Recorded data |
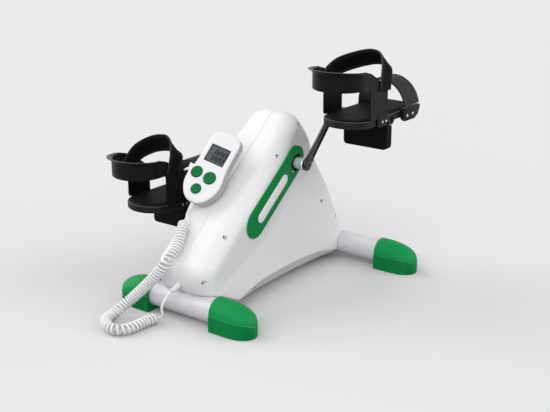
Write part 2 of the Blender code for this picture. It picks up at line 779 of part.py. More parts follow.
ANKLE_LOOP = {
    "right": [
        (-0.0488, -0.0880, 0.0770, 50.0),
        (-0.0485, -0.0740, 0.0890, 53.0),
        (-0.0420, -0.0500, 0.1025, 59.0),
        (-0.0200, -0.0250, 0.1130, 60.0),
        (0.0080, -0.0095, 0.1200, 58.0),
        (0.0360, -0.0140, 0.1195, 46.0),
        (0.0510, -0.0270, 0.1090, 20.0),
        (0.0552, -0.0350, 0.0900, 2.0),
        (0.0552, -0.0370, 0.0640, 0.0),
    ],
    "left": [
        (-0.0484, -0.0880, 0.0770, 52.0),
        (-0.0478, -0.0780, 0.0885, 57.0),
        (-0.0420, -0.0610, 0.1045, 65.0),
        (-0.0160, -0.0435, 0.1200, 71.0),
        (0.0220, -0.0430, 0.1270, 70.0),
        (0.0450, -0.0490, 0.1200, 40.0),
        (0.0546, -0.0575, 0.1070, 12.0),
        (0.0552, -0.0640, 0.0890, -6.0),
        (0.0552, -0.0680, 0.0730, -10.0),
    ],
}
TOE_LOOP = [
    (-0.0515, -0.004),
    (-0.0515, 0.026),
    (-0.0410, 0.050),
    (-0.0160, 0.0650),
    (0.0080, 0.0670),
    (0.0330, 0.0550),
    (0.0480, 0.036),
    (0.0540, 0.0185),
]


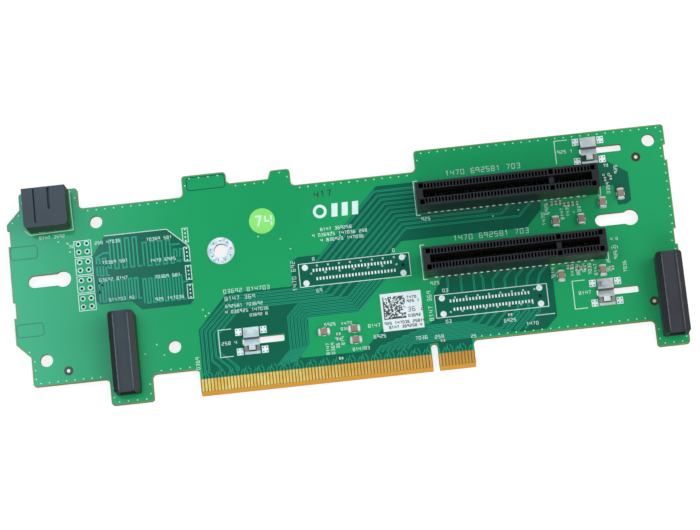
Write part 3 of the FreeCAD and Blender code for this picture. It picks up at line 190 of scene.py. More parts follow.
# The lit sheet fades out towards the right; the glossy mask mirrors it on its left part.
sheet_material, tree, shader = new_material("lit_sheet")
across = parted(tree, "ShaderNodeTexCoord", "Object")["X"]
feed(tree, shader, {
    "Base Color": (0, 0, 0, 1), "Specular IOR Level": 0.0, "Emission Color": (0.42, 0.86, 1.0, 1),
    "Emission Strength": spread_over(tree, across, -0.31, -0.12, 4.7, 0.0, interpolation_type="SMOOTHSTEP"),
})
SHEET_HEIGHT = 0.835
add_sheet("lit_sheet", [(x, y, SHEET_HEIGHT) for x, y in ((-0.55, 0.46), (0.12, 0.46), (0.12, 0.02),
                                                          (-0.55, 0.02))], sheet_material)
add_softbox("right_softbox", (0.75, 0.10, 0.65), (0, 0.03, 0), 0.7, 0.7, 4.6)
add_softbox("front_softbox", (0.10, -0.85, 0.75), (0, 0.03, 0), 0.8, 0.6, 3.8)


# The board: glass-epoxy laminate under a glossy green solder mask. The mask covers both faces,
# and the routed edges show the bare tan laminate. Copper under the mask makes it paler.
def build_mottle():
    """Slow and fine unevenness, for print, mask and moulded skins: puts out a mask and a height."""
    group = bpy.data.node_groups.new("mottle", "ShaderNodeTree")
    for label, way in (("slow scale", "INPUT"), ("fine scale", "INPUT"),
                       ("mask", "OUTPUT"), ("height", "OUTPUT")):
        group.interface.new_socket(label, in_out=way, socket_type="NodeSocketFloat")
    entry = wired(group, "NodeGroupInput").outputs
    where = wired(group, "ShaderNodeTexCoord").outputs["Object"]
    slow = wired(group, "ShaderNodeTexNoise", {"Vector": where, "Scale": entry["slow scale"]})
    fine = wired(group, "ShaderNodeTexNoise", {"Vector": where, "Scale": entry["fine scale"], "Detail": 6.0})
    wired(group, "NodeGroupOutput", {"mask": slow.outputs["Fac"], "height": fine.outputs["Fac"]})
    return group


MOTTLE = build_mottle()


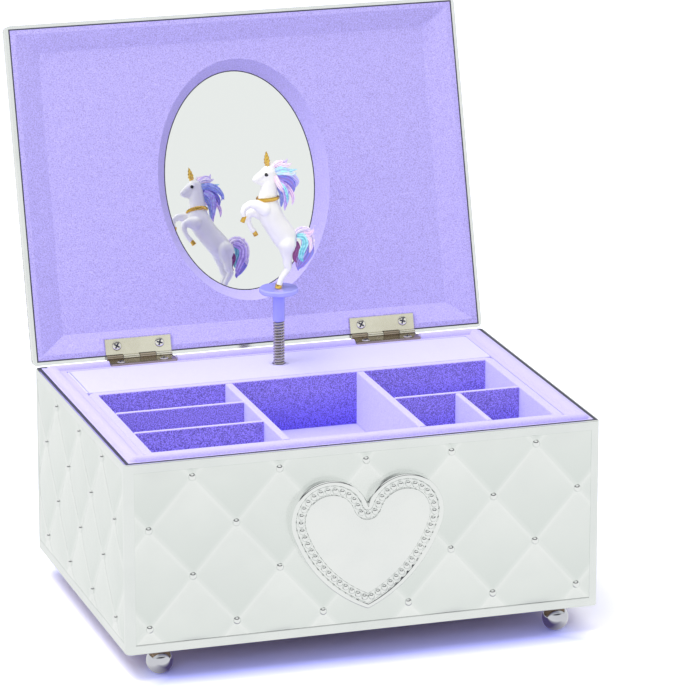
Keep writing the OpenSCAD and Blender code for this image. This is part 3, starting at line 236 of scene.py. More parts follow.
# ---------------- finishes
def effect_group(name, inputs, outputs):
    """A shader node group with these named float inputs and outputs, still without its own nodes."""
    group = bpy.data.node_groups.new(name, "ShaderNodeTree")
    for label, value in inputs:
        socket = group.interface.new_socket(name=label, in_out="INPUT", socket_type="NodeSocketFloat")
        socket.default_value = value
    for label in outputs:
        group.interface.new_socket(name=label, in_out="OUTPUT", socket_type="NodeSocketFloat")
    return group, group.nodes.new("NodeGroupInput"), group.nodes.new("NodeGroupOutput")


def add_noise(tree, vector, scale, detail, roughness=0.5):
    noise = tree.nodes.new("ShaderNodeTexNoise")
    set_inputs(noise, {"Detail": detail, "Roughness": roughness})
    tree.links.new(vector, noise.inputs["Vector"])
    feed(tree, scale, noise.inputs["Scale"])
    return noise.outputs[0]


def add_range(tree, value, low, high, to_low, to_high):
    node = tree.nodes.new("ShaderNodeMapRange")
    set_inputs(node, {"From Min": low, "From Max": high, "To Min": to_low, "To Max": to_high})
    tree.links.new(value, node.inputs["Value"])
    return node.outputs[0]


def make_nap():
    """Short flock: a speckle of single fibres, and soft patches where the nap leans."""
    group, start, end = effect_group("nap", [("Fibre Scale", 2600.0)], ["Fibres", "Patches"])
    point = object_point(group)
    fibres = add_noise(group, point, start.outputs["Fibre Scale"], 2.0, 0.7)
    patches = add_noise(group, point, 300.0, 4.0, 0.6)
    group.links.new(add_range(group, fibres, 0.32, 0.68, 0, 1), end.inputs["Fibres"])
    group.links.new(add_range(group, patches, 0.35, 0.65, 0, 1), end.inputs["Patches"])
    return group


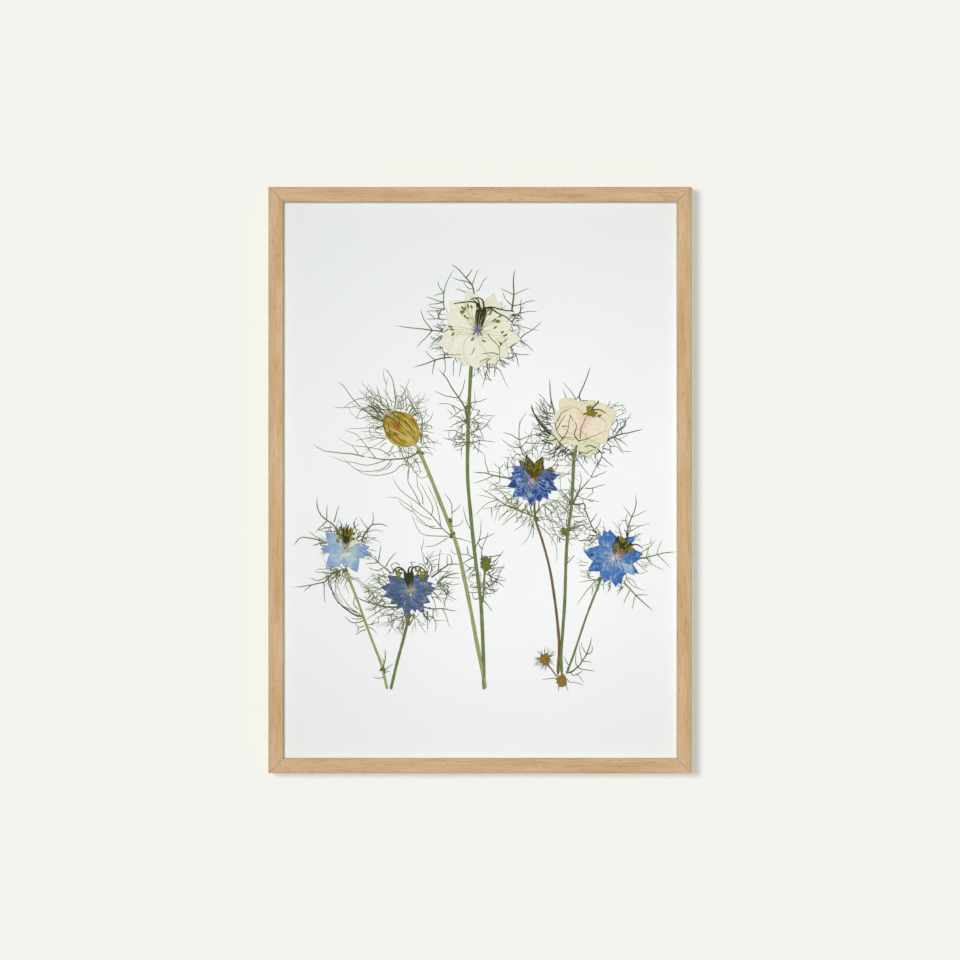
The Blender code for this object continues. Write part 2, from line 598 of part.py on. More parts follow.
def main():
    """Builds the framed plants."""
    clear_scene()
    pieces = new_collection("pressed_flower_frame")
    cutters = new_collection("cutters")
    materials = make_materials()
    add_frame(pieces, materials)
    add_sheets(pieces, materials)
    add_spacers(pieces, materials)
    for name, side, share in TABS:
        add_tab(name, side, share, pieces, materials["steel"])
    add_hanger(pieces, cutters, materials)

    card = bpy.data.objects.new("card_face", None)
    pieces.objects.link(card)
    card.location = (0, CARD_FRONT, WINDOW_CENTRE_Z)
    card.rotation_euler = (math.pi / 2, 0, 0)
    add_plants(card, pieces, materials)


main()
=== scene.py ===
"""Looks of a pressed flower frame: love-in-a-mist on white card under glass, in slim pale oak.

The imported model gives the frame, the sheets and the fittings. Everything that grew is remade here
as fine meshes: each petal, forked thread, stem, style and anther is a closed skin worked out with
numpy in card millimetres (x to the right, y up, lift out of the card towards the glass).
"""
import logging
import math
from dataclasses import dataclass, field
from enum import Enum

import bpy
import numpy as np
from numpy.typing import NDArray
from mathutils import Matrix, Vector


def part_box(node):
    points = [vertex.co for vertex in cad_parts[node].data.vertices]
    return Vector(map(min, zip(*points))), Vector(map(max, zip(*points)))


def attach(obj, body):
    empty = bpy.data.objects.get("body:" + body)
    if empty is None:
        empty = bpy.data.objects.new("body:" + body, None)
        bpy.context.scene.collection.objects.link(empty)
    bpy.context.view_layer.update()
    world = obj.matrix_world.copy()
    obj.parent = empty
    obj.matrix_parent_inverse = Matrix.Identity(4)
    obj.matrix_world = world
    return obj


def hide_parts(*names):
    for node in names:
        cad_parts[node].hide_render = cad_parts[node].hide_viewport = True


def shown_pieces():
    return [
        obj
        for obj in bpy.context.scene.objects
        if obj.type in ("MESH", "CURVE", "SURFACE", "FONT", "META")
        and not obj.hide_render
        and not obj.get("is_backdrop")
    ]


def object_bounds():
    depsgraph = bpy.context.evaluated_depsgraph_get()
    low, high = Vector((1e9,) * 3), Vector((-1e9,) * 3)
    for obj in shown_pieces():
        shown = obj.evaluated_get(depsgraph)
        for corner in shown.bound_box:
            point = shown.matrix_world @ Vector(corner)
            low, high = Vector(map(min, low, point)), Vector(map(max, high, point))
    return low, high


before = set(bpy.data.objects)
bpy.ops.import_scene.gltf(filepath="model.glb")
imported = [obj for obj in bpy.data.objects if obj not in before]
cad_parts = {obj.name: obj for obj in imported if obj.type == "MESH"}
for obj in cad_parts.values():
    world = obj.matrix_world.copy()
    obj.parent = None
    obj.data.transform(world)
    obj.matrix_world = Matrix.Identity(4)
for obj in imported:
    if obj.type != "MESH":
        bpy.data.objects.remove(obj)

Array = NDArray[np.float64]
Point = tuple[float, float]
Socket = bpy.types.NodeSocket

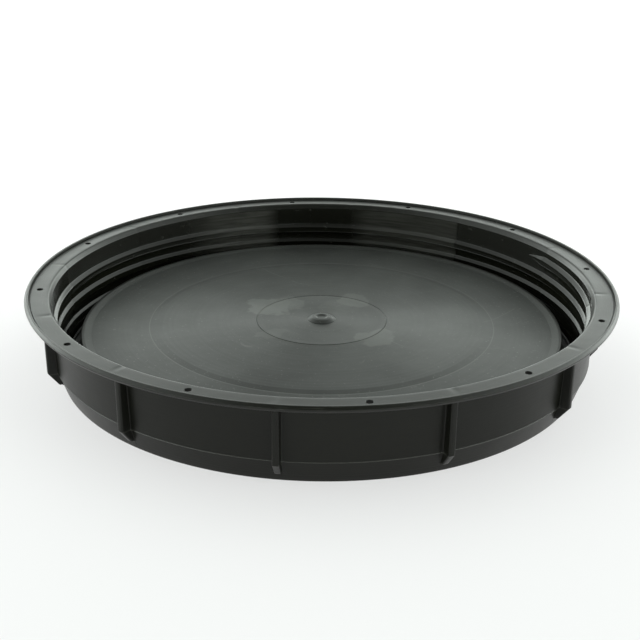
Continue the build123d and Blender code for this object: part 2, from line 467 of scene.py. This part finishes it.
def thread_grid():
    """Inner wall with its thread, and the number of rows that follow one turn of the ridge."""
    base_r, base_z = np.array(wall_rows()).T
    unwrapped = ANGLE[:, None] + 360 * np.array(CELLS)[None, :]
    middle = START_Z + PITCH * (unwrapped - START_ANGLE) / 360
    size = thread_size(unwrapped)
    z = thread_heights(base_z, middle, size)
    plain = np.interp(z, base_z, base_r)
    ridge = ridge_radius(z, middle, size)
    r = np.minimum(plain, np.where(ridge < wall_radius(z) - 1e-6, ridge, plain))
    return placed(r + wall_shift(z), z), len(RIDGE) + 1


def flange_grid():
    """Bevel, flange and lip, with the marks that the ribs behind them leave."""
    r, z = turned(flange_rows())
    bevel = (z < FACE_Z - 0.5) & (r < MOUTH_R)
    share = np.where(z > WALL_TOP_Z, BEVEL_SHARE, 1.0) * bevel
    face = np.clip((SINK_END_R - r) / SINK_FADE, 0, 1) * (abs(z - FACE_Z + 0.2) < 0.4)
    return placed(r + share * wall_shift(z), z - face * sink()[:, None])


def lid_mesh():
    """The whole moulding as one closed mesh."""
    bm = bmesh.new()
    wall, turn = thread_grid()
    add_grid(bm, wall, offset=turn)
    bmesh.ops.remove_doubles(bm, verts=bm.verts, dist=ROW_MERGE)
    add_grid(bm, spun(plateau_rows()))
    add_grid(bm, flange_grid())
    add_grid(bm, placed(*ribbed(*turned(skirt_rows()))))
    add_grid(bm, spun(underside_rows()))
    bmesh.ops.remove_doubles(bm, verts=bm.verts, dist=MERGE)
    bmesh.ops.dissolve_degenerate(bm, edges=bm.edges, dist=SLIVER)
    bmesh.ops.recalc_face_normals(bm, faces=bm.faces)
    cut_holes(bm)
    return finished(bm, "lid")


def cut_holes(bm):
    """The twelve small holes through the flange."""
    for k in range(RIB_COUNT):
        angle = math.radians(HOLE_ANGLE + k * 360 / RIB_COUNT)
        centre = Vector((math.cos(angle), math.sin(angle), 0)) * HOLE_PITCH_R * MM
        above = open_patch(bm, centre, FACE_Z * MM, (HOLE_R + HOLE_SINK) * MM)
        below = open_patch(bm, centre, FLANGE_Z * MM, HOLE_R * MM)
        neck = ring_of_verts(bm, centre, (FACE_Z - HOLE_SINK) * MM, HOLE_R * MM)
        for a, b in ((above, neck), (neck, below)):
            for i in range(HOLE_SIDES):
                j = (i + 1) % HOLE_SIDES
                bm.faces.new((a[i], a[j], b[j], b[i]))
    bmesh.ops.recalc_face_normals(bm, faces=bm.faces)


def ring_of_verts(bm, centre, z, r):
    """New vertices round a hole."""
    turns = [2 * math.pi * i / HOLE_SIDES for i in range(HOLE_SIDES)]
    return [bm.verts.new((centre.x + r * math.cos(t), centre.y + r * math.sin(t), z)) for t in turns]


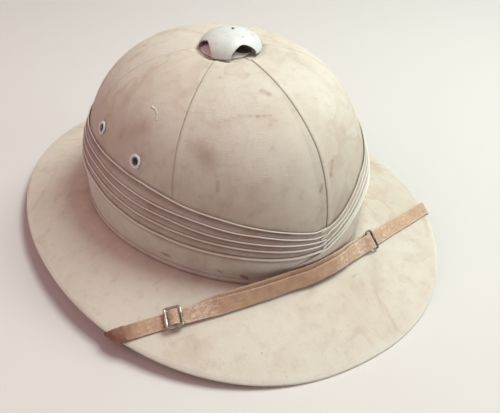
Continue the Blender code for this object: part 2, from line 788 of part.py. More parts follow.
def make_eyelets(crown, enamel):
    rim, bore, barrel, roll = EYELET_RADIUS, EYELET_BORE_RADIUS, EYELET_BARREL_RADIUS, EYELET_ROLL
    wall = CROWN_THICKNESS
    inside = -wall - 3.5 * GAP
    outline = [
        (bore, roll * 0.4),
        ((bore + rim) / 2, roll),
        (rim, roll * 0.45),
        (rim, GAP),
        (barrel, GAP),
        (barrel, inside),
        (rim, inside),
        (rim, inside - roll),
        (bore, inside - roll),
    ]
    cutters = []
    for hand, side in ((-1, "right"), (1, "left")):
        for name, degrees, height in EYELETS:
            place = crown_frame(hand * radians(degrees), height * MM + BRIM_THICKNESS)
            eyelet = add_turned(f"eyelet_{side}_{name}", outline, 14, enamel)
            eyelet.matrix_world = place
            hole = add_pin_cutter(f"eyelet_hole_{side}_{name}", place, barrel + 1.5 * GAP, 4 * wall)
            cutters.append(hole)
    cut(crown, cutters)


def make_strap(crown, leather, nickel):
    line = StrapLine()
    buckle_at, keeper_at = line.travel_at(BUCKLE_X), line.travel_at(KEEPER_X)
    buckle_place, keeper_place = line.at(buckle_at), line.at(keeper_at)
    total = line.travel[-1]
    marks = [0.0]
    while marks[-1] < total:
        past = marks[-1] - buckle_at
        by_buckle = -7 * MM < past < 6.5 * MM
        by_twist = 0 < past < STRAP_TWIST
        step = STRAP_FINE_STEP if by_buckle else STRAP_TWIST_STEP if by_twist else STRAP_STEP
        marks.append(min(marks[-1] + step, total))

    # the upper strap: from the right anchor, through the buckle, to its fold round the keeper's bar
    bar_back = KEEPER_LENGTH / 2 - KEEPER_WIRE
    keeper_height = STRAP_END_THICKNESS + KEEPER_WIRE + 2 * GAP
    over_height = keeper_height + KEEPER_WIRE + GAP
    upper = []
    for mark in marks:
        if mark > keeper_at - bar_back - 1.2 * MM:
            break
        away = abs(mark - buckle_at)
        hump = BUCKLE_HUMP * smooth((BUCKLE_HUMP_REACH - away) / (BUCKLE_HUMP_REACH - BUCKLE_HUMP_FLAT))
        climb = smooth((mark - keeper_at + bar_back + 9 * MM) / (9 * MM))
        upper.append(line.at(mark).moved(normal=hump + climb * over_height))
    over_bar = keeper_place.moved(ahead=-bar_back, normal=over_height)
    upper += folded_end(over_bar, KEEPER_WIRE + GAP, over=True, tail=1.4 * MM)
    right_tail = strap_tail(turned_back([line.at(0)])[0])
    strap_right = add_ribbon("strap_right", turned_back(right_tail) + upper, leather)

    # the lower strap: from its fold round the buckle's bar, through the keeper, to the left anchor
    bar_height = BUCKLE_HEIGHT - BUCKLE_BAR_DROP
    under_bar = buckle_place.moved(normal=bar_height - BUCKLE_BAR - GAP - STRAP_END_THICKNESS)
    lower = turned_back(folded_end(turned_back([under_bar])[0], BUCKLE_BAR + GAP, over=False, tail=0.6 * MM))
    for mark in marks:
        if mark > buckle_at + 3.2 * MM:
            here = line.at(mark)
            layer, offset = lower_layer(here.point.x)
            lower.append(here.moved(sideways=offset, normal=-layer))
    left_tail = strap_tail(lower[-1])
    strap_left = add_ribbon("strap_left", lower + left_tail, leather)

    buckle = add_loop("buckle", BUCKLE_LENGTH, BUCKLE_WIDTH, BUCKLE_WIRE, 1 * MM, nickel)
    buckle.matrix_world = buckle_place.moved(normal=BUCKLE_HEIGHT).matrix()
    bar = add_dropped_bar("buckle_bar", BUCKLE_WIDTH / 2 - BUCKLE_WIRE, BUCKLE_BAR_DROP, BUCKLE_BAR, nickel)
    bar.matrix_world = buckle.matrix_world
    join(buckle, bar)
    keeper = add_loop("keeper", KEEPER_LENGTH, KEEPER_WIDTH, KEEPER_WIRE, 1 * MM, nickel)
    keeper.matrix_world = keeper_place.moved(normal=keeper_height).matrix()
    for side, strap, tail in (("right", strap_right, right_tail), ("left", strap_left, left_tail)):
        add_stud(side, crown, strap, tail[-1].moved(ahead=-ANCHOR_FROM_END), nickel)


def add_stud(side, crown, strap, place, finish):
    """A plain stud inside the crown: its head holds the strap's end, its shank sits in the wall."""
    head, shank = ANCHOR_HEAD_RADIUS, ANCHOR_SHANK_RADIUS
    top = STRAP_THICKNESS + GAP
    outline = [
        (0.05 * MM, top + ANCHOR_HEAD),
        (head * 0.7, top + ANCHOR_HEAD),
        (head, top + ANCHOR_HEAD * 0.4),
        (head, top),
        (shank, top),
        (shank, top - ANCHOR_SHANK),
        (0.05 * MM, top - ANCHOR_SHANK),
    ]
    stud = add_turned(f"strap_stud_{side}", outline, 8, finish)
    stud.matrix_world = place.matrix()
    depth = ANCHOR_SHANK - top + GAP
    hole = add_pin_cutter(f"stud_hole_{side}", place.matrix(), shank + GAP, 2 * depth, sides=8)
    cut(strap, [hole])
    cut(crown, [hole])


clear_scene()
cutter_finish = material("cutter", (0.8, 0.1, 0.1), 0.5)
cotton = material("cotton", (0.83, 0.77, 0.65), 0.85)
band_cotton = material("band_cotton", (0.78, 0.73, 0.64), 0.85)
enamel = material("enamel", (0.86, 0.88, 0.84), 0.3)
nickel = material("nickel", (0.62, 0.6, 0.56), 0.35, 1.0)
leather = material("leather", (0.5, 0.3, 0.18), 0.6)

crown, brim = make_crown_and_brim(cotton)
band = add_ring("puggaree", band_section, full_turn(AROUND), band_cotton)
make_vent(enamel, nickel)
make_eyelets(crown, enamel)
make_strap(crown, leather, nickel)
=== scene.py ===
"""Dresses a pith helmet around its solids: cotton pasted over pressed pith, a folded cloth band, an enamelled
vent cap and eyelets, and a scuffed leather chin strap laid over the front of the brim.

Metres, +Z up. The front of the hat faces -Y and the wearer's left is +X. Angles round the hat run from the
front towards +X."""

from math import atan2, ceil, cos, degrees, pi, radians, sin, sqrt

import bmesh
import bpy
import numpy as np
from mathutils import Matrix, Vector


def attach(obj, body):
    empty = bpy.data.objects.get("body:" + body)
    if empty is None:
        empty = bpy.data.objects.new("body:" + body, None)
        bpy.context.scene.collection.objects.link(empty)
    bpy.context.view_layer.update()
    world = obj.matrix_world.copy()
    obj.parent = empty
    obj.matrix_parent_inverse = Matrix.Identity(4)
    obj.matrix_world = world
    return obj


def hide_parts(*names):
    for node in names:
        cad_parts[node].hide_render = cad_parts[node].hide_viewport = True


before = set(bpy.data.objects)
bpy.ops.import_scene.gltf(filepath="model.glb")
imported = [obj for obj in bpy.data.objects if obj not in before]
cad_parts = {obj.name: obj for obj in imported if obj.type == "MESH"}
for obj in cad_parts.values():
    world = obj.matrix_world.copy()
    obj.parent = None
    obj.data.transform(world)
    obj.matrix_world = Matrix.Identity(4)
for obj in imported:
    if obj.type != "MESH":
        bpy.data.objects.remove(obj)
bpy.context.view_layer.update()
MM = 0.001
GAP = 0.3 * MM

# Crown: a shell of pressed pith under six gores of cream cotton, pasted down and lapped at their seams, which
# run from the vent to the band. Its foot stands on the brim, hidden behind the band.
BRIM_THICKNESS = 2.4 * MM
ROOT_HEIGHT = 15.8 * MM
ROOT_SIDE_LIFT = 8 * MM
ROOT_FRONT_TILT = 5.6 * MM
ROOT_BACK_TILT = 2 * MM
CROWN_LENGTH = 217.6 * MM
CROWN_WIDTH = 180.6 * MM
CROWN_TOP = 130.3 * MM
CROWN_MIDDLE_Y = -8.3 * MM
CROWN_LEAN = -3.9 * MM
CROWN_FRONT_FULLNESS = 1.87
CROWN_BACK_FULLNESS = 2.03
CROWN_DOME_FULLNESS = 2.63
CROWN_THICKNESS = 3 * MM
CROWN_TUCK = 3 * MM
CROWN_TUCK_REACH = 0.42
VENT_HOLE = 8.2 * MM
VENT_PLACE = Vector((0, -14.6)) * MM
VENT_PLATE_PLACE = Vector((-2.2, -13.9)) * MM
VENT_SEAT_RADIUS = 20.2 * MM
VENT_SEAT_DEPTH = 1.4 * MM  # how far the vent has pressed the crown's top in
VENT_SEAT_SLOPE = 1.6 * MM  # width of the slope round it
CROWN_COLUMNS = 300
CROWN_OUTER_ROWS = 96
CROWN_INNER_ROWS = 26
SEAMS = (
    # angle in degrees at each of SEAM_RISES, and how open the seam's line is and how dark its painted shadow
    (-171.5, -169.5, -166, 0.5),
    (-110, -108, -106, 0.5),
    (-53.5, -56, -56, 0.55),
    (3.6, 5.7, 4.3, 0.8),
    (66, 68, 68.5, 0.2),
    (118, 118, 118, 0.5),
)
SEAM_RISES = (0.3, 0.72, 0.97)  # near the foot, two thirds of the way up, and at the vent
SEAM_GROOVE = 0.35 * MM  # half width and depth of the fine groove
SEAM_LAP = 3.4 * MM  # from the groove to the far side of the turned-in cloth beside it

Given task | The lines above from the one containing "materials = make_materials()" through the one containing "points = [vertex.co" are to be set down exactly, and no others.

Correct response |
    materials = make_materials()
    add_frame(pieces, materials)
    add_sheets(pieces, materials)
    add_spacers(pieces, materials)
    for name, side, share in TABS:
        add_tab(name, side, share, pieces, materials["steel"])
    add_hanger(pieces, cutters, materials)

    card = bpy.data.objects.new("card_face", None)
    pieces.objects.link(card)
    card.location = (0, CARD_FRONT, WINDOW_CENTRE_Z)
    card.rotation_euler = (math.pi / 2, 0, 0)
    add_plants(card, pieces, materials)


main()
=== scene.py ===
"""Looks of a pressed flower frame: love-in-a-mist on white card under glass, in slim pale oak.

The imported model gives the frame, the sheets and the fittings. Everything that grew is remade here
as fine meshes: each petal, forked thread, stem, style and anther is a closed skin worked out with
numpy in card millimetres (x to the right, y up, lift out of the card towards the glass).
"""
import logging
import math
from dataclasses import dataclass, field
from enum import Enum

import bpy
import numpy as np
from numpy.typing import NDArray
from mathutils import Matrix, Vector


def part_box(node):
    points = [vertex.co for vertex in cad_parts[node].data.vertices]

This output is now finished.